Edward John Dougherty did so much living in his 95 years and left so many memories when he died on Jan. 18 that what he did and who he was are quite simply a history lesson.
Born in Philadelphia and raised in Upper Darby, where he became lifelong friends with legendary basketball coach Jack Ramsay, Mr. Dougherty fought and was badly injured in World War II, graduated from the University of Pennsylvania’s Wharton School on the GI Bill, and worked for a time in his hometown before moving his family to California to work for Sun Chemicals in San Leandro near Oakland, selling printing ink to newspapers, including the Oakland Tribune, San Francisco Examiner, and Fresno Bee.
When his college roommate, Mike O’Neill, asked him to return home in the early 1960s to help with the construction of Liberty Bell Park in Northeast Philadelphia, Mr. Dougherty agreed. The track opened in 1963, and Mr. Dougherty became its president in 1964. He later became president of the Harness Tracks of America, the sport’s promotional arm.
Liberty Bell began as a harness track and, for a time, had thoroughbred and standardbred meets. It was strictly a harness track when it closed in 1986. It was on the site that became Franklin Mills Mall, now known as Philadelphia Mills.
``He became familiar with racing when he worked in California,’’ Mr. Dougherty’s son Ed. Jr. said. ``Somehow, in a casual conversation, he conveyed that to Mike O’Neill.’’
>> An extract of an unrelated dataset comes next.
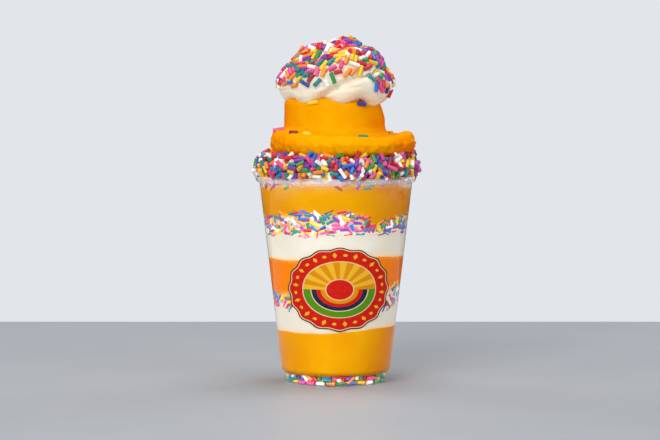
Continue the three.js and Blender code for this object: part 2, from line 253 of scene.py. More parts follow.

O’Neill, who worked at the Inquirer and later was an executive at TV Guide and Look Magazine, among other publications, had married into the family that got the Liberty Bell license. It was O’Neill who set the ``wheels in motion’’ for Mr. Dougherty’s return home, according to Ed Jr., whose first job out of college was in the Inquirer newsroom. He described his job as a ``gopher at every imaginable level, but it was thrilling.’’
Mr. Dougherty worked side by side with O’Neill as Liberty Bell was under construction and during its opening. And then harness racing became Mr. Dougherty’s life for decades.
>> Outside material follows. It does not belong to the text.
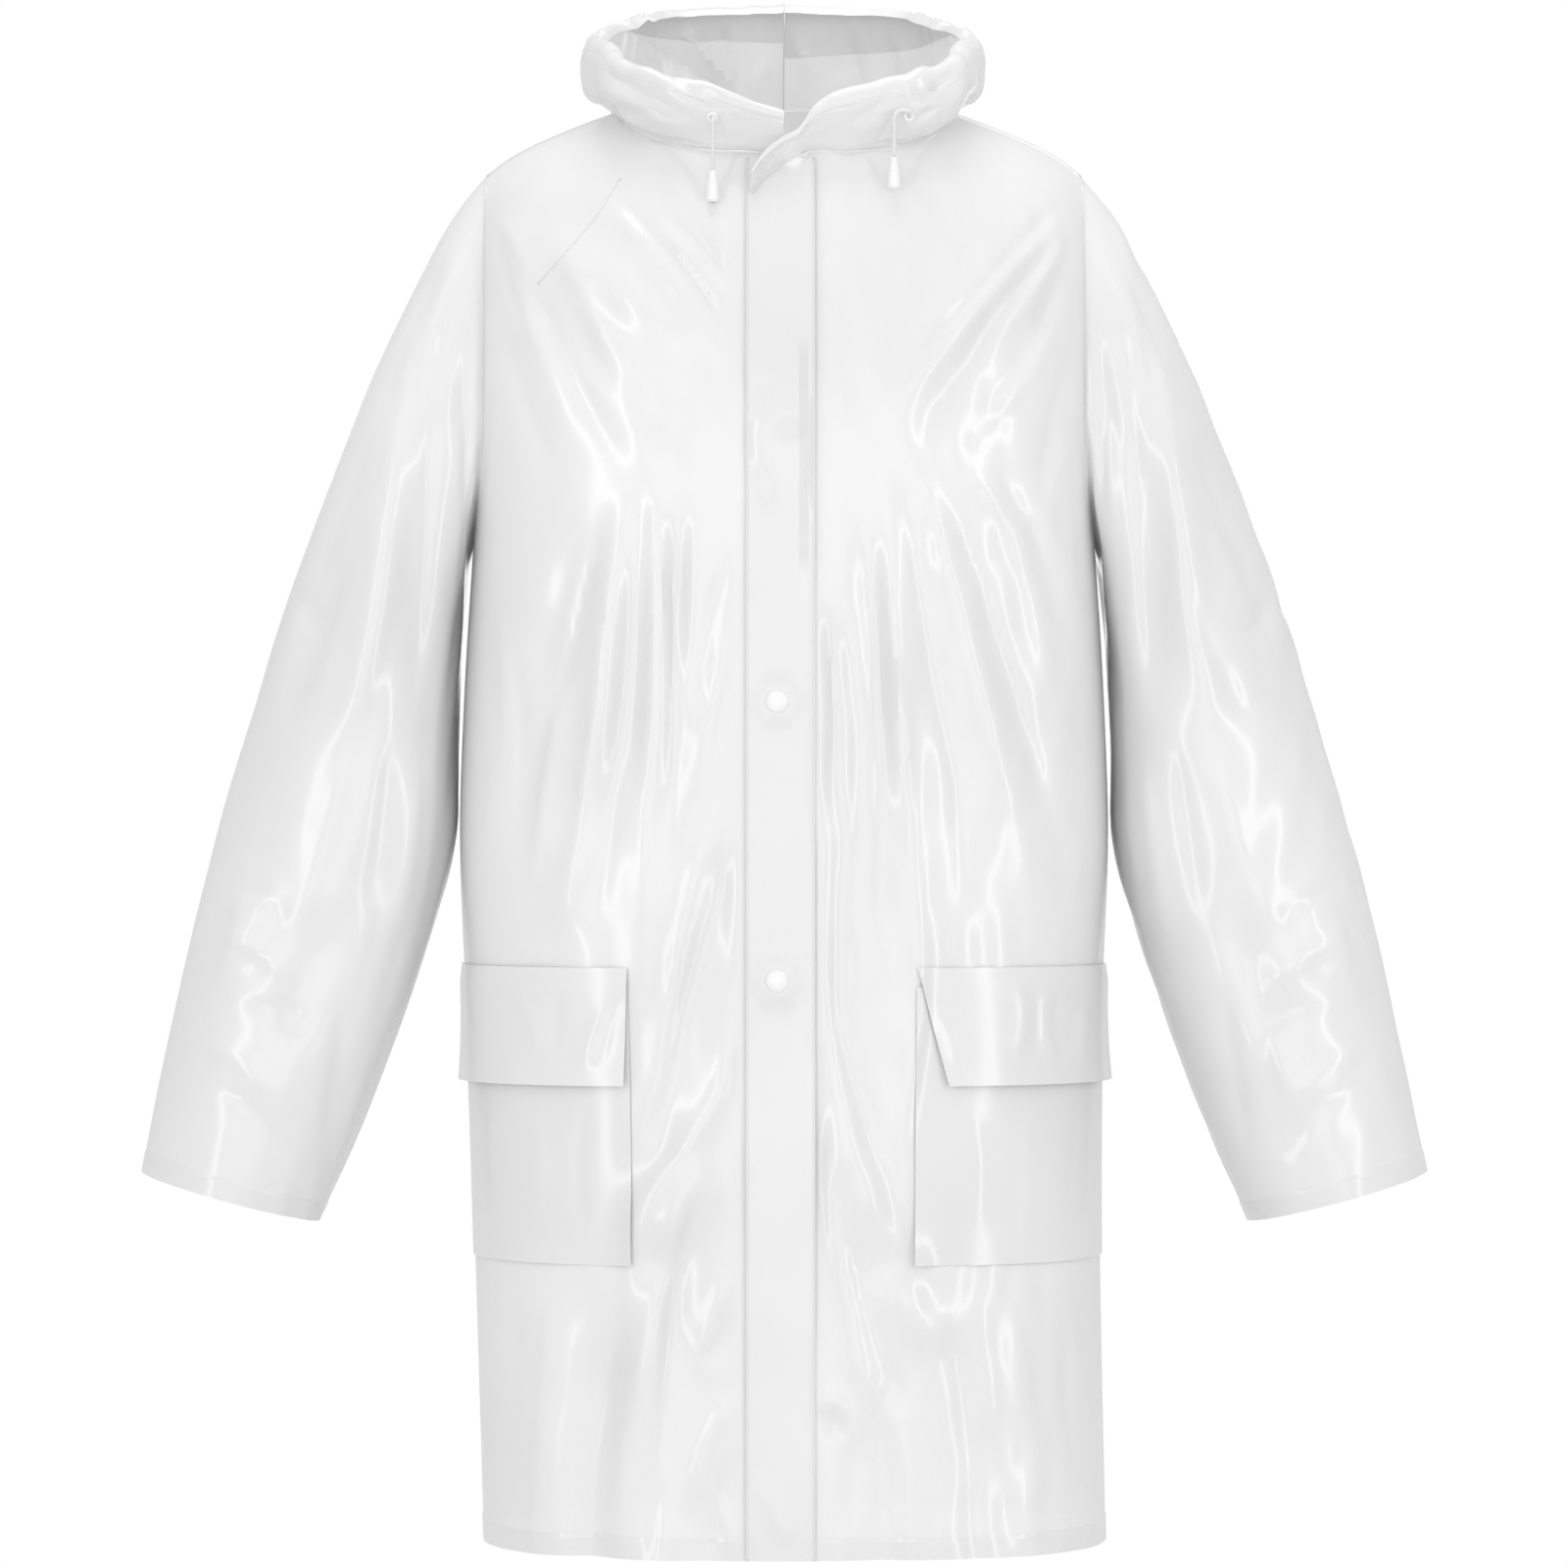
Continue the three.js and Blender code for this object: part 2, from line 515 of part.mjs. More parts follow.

``That would have been something in his youth that would have been so far away. It would have been hard to even conceive that path,’’ Ed Jr. said.
Tom Aldrich, a longtime harness racing executive based at Northfield Park in Ohio, met Mr. Dougherty briefly in the mid-1970s.
``I knew he was considered pretty much of a giant in the industry,’’ Aldrich said in a voicemail. ``That’s at the time when Liberty Bell was going great guns and before the dates dispute when Brandywine [in Delaware] and Liberty Bell butted heads years later …
``I recall him as being a very dignified man who seemed very approachable and friendly. ... When I read about his wartime service in World War II and then starting Liberty Bell with a partner and all his life experiences and his large family, I said to Ed. Jr. in an email that he epitomized the Greatest Generation.’’
Mr. Dougherty spent more than a year in France recovering after being badly wounded by an artillery shell during the Battle of the Ruhr Pocket. He was behind enemy lines on a reconnaissance mission with the 86th Division when his unit was discovered while monitoring German refueling patterns. He required further treatment after returning home to Philadelphia.
After working in the harness industry when it was at its peak, Mr. Dougherty later worked a consultant to the coal industry. After retirement, Mr. Dougherty and his wife, Gloria, lived in Doylestown near the Bucks County courthouse. He found time to be a ticket taker at the Bucks County Theater, get Docent of the Year honors at the Michener Museum, and attend daily Mass at Our Lady of Mt. Carmel.